#### Data section ####

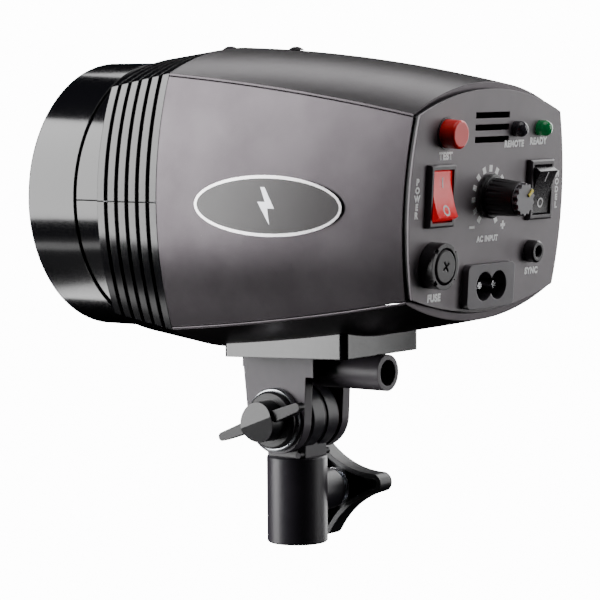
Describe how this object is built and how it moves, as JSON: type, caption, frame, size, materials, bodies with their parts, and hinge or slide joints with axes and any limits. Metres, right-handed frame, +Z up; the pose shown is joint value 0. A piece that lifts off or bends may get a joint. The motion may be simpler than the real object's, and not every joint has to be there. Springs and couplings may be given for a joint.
{
  "type": "monolight strobe",
  "caption": "Compact studio flash head with a ribbed front casing, open lamp hood, control panel at the rear and a tilting stand bracket with an umbrella tube.",
  "frame": {"origin": "centre of the mouth of the stand socket, on the socket axis", "axes": "+Z up the socket axis, -Y the way the flash fires, +Y out of the control panel, +X the side with the tilt knob"},
  "size_m": [0.1036, 0.184, 0.1812],
  "materials": {
    "black_satin": "satin black paint on die-cast metal",
    "black_gloss": "glossy black moulded plastic",
    "grey_cover": "satin warm grey paint, fine grain",
    "panel_grey": "satin dark grey with white print",
    "badge": "dark brown-black with a silver rim",
    "steel": "zinc plated",
    "black_steel": "black oxide",
    "chrome": "polished",
    "brass": "machined",
    "fibre": "friction fibre",
    "black_plastic": "black moulded plastic",
    "silver_dish": "satin polished",
    "aluminium": "folded sheet",
    "ceramic": "white steatite",
    "clear_glass": "clear",
    "board": "glass-fibre board",
    "capacitor": "sleeved can",
    "red_lens": "translucent red",
    "button": "red plastic",
    "rocker_black": "black plastic, white mark",
    "cap_grey": "grey plastic, yellow pointer",
    "green_lens": "green lamp",
    "clear_lens": "clear window"
  },
  "bodies": {
    "stand_clamp": {"socket_tube": "black_satin", "tilt_knuckle": "black_satin", "stop_pin": "black_steel", "friction_discs": "fibre", "lock_insert": "brass"},
    "lock_screw": {"lock_screw": "steel"},
    "lock_knob": {"lock_collar": "chrome", "lock_knob": "black_plastic"},
    "tilt_insert": {"tilt_insert": "brass"},
    "tilt_knob": {"tilt_knob": "black_plastic"},
    "power_rocker": {"power_rocker": "red_lens"},
    "model_rocker": {"model_rocker": "rocker_black"},
    "test_button": {"test_button": "button"},
    "dial": {"dial_shaft": "steel", "dial_knob": "black_plastic", "dial_cap": "cap_grey"},
    "fuse_link": {"fuse_link": "clear_glass"},
    "fuse_cap": {"fuse_cap": "black_plastic", "fuse_carrier": "black_plastic"},
    "head": {"foot_plate": "black_gloss", "tilt_bracket": "black_satin", "foot_screws": "steel", "tilt_bolt": "black_steel", "tilt_washer": "steel", "upper_shell": "grey_cover", "lower_shell": "grey_cover", "side_cover_right": "grey_cover", "side_cover_left": "grey_cover", "side_badges": "badge", "top_screws": "black_steel", "front_casing_upper": "black_gloss", "front_casing_lower": "black_gloss", "reflector_hood": "black_gloss", "reflector_dish": "silver_dish", "bulkhead": "aluminium", "lamp_base": "ceramic", "flash_tube": "clear_glass", "lamp_socket": "ceramic", "modelling_lamp": "clear_glass", "chassis": "aluminium", "capacitors": "capacitor", "main_board": "board", "trigger_coil": "capacitor", "rear_panel": "panel_grey", "panel_seal": "black_plastic", "power_switch_body": "black_plastic", "model_switch_body": "black_plastic", "test_switch": "black_plastic", "dial_control": "steel", "fuse_holder": "black_plastic", "inlet_body": "black_plastic", "inlet_pins": "chrome", "sync_jack": "black_plastic", "sensor_window": "clear_lens", "ready_lamp": "green_lens"}
  },
  "joints": [
    {"name": "head_tilt", "type": "hinge", "parent": "stand_clamp", "child": "head", "pos_m": [0, 0.001, 0.046], "axis": [1, 0, 0], "range_deg": [-80, 75]},
    {"name": "lock_screw_travel", "type": "slide", "parent": "stand_clamp", "child": "lock_screw", "axis": [-1, 0, 0], "range_m": [-0.0025, 0.0025]},
    {"name": "lock_knob_turn", "type": "hinge", "parent": "lock_screw", "child": "lock_knob", "pos_m": [-0.026, 0, 0.017], "axis": [-1, 0, 0], "range_deg": [-718, 718]},
    {"name": "tilt_insert_travel", "type": "slide", "parent": "head", "child": "tilt_insert", "axis": [1, 0, 0], "range_m": [0, 0.00126]},
    {"name": "tilt_knob_turn", "type": "hinge", "parent": "tilt_insert", "child": "tilt_knob", "pos_m": [0.02, 0.001, 0.046], "axis": [1, 0, 0], "range_deg": [0, 360]},
    {"name": "power_rocker_tip", "type": "hinge", "parent": "head", "child": "power_rocker", "pos_m": [0.0308, 0.08223, 0.12835], "axis": [1, 0, 0], "range_deg": [-24, 0]},
    {"name": "model_rocker_tip", "type": "hinge", "parent": "head", "child": "model_rocker", "pos_m": [-0.0308, 0.08223, 0.12835], "axis": [1, 0, 0], "range_deg": [0, 24]},
    {"name": "test_button_press", "type": "slide", "parent": "head", "child": "test_button", "axis": [0, -0.9981, 0.061], "range_m": [0, 0.0022], "stiffness_N_per_m": 400, "springref_m": -0.002},
    {"name": "power_dial_turn", "type": "hinge", "parent": "head", "child": "dial", "pos_m": [0.0002, 0.09114, 0.12661], "axis": [0, 0.9981, -0.061], "range_deg": [-200, 100]},
    {"name": "fuse_pull", "type": "slide", "parent": "head", "child": "fuse_link", "axis": [0, 0.9981, -0.061], "range_m": [0, 0.032]},
    {"name": "fuse_cap_turn", "type": "hinge", "parent": "fuse_link", "child": "fuse_cap", "pos_m": [0.033, 0.08582, 0.10509], "axis": [0, 0.9981, -0.061], "range_deg": [0, 45]}
  ],
  "couplings": [
    {"joint": "lock_screw_travel", "follows": "lock_knob_turn", "m_per_rad": 0.00019894},
    {"joint": "tilt_insert_travel", "follows": "tilt_knob_turn", "m_per_rad": 0.00019894}
  ]
}
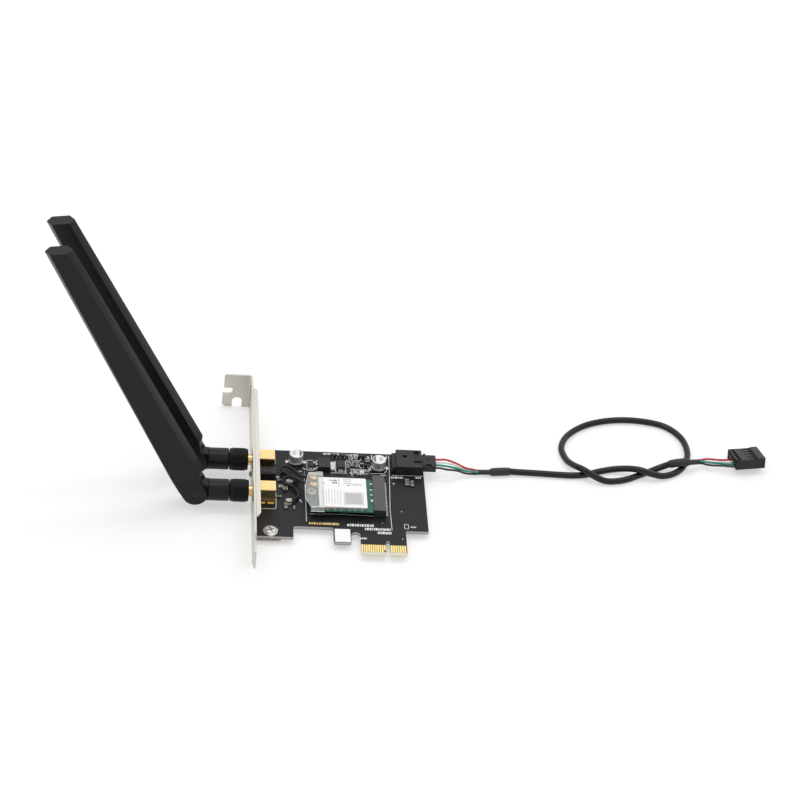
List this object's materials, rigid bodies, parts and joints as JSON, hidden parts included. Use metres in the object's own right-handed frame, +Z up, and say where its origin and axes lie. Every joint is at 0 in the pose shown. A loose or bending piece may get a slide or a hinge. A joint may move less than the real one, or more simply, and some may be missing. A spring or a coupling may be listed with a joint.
{
  "type": "wireless network expansion card",
  "caption": "Expansion card with a shielded radio module, metal bracket, two folding swivel paddle antennas and a plugged-in header cable.",
  "frame": {"origin": "on the bracket's outer face, level with the circuit board's component face and in line with the tips of the edge contacts", "axes": "+X from the bracket over the board to the cable, +Y away from the edge contacts towards the bracket's screw tab, +Z up from the component face"},
  "size_m": [0.3322, 0.12, 0.1367],
  "materials": {
    "board_mask": "dark grey solder mask, satin",
    "module_mask": "green solder mask, satin",
    "gold_plate": "gold plated, polished",
    "tin": "tinned leads, dull",
    "bracket_steel": "nickel plated sheet steel, satin",
    "screw_steel": "zinc plated",
    "ptfe": "white insulator",
    "black_plastic": "moulded, fine matt",
    "led_green": "tinted, glossy",
    "shield_can": "tinned sheet, dull",
    "label_white": "white film",
    "coax_black": "black sheath, satin",
    "can_aluminium": "drawn, satin",
    "component_body": "moulding compound, matt",
    "ceramic": "ceramic, dull",
    "wire_red": "soft insulation",
    "wire_white": "soft insulation",
    "wire_green": "soft insulation",
    "wire_black": "soft insulation",
    "shrink_tube": "shrink tube, matt",
    "cable_sheath": "soft sheath, satin",
    "antenna_shell": "moulded shell, satin"
  },
  "bodies": {
    "card": {"circuit_board": "board_mask", "edge_contacts": "gold_plate", "bracket": "bracket_steel", "bracket_screw": "screw_steel", "rf_jack_front": "gold_plate", "rf_jack_rear": "gold_plate", "jack_insulators": "ptfe", "jack_pins": "gold_plate", "led_holder": "black_plastic", "indicator_led": "led_green", "module_socket": "black_plastic", "socket_contacts": "tin", "module_standoff": "tin", "module_screw": "screw_steel", "module_board": "module_mask", "module_shield": "shield_can", "module_label": "label_white", "module_receptacles": "gold_plate", "module_plugs": "gold_plate", "board_receptacles": "gold_plate", "board_plugs": "tin", "pigtail_front": "coax_black", "pigtail_rear": "coax_black", "capacitor_bases": "black_plastic", "capacitor_cans": "can_aluminium", "voltage_regulator": "component_body", "regulator_leads": "tin", "power_diode": "component_body", "diode_terminals": "tin", "transistors": "component_body", "transistor_leads": "tin", "chip_parts": "ceramic", "chip_terminals": "tin", "usb_header": "black_plastic", "header_pins": "tin", "usb_plug": "black_plastic", "wire_red_near": "wire_red", "wire_white_near": "wire_white", "wire_green_near": "wire_green", "wire_black_near": "wire_black", "near_sleeve": "shrink_tube", "cable_jacket": "cable_sheath", "far_sleeve": "shrink_tube", "wire_red_far": "wire_red", "wire_white_far": "wire_white", "wire_green_far": "wire_green", "wire_black_far": "wire_black", "far_housing": "black_plastic"},
    "nut_front": {"coupling_nut_front": "black_plastic"},
    "swivel_front": {"antenna_base_front": "antenna_shell", "antenna_socket_front": "gold_plate"},
    "blade_front": {"antenna_blade_front": "antenna_shell", "hinge_pin_front": "black_plastic"},
    "nut_rear": {"coupling_nut_rear": "black_plastic"},
    "swivel_rear": {"antenna_base_rear": "antenna_shell", "antenna_socket_rear": "gold_plate"},
    "blade_rear": {"antenna_blade_rear": "antenna_shell", "hinge_pin_rear": "black_plastic"}
  },
  "joints": [
    {"name": "nut_spin_front", "type": "hinge", "parent": "card", "child": "nut_front", "pos_m": [-0.005, 0.0344, 0.0046], "axis": [1, 0, 0], "continuous": true},
    {"name": "antenna_swivel_front", "type": "hinge", "parent": "card", "child": "swivel_front", "pos_m": [-0.012, 0.0344, 0.0046], "axis": [1, 0, 0], "range_deg": [-5, 180]},
    {"name": "antenna_fold_front", "type": "hinge", "parent": "swivel_front", "child": "blade_front", "pos_m": [-0.0253, 0.0344, 0.0046], "axis": [0, 1, 0], "range_deg": [-63.7, 26.3]},
    {"name": "nut_spin_rear", "type": "hinge", "parent": "card", "child": "nut_rear", "pos_m": [-0.005, 0.056, 0.0046], "axis": [1, 0, 0], "continuous": true},
    {"name": "antenna_swivel_rear", "type": "hinge", "parent": "card", "child": "swivel_rear", "pos_m": [-0.012, 0.056, 0.0046], "axis": [1, 0, 0], "range_deg": [-180, 5]},
    {"name": "antenna_fold_rear", "type": "hinge", "parent": "swivel_rear", "child": "blade_rear", "pos_m": [-0.0253, 0.056, 0.0046], "axis": [0, 1, 0], "range_deg": [-63.7, 26.3]}
  ]
}
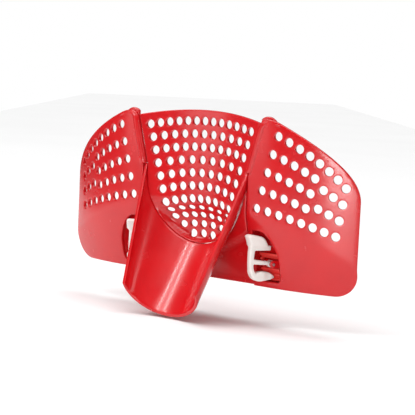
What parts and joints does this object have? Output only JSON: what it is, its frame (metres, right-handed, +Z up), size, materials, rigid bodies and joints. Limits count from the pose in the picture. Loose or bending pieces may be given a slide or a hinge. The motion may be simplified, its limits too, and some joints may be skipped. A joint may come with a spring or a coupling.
{
  "type": "clip-on pot strainer",
  "caption": "Clip-on pot strainer: perforated centre wall and two swept wings, a pouring spout in front, and sprung clips that hold it on a pot's rim.",
  "frame": {"origin": "where the rim of the pot that the clips hold crosses the strainer's mirror plane", "axes": "+X to the strainer's right seen from the spout, along its longest side; +Y into the pot, away from the spout; +Z up"},
  "size_m": [0.2528, 0.0576, 0.1447],
  "materials": {
    "red_plastic": "glossy saturated red moulding with soft highlights",
    "red_ribbed": "glossy red, ribbed for grip",
    "white_plastic": "satin warm white moulding",
    "steel": "plain wire and rod"
  },
  "bodies": {
    "strainer": {"centre_strainer": "red_plastic", "pour_spout": "red_plastic", "rim_skirt": "red_plastic", "left_hinge_pin": "steel", "right_hinge_pin": "steel"},
    "left_wing": {"left_wing": "red_plastic", "left_clip_pocket": "red_plastic", "left_grip_pad": "red_ribbed", "left_clip_pin": "steel", "left_clip_spring": "steel"},
    "left_clip": {"left_clip": "white_plastic"},
    "right_wing": {"right_wing": "red_plastic", "right_clip_pocket": "red_plastic", "right_grip_pad": "red_ribbed", "right_clip_pin": "steel", "right_clip_spring": "steel"},
    "right_clip": {"right_clip": "white_plastic"}
  },
  "joints": [
    {"name": "left_wing_fold", "type": "hinge", "parent": "strainer", "child": "left_wing", "pos_m": [-0.0497, -0.00925, 0.0535], "axis": [0, 0, -1], "range_deg": [-4, 6]},
    {"name": "left_clip_open", "type": "hinge", "parent": "left_wing", "child": "left_clip", "pos_m": [-0.06054, -0.00216, 0.0018], "axis": [-0.8829, -0.4695, 0], "range_deg": [0, 8], "stiffness_Nm_per_rad": 0.03, "springref_deg": -20.05},
    {"name": "right_wing_fold", "type": "hinge", "parent": "strainer", "child": "right_wing", "pos_m": [0.0497, -0.00925, 0.0535], "axis": [0, 0, 1], "range_deg": [-4, 6]},
    {"name": "right_clip_open", "type": "hinge", "parent": "right_wing", "child": "right_clip", "pos_m": [0.06054, -0.00216, 0.0018], "axis": [-0.8829, 0.4695, 0], "range_deg": [0, 8], "stiffness_Nm_per_rad": 0.03, "springref_deg": -20.05}
  ]
}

####

__Given task__.
Only the number is wanted: how many lines in the entries above contain the word "that"?

__Solution below__.
3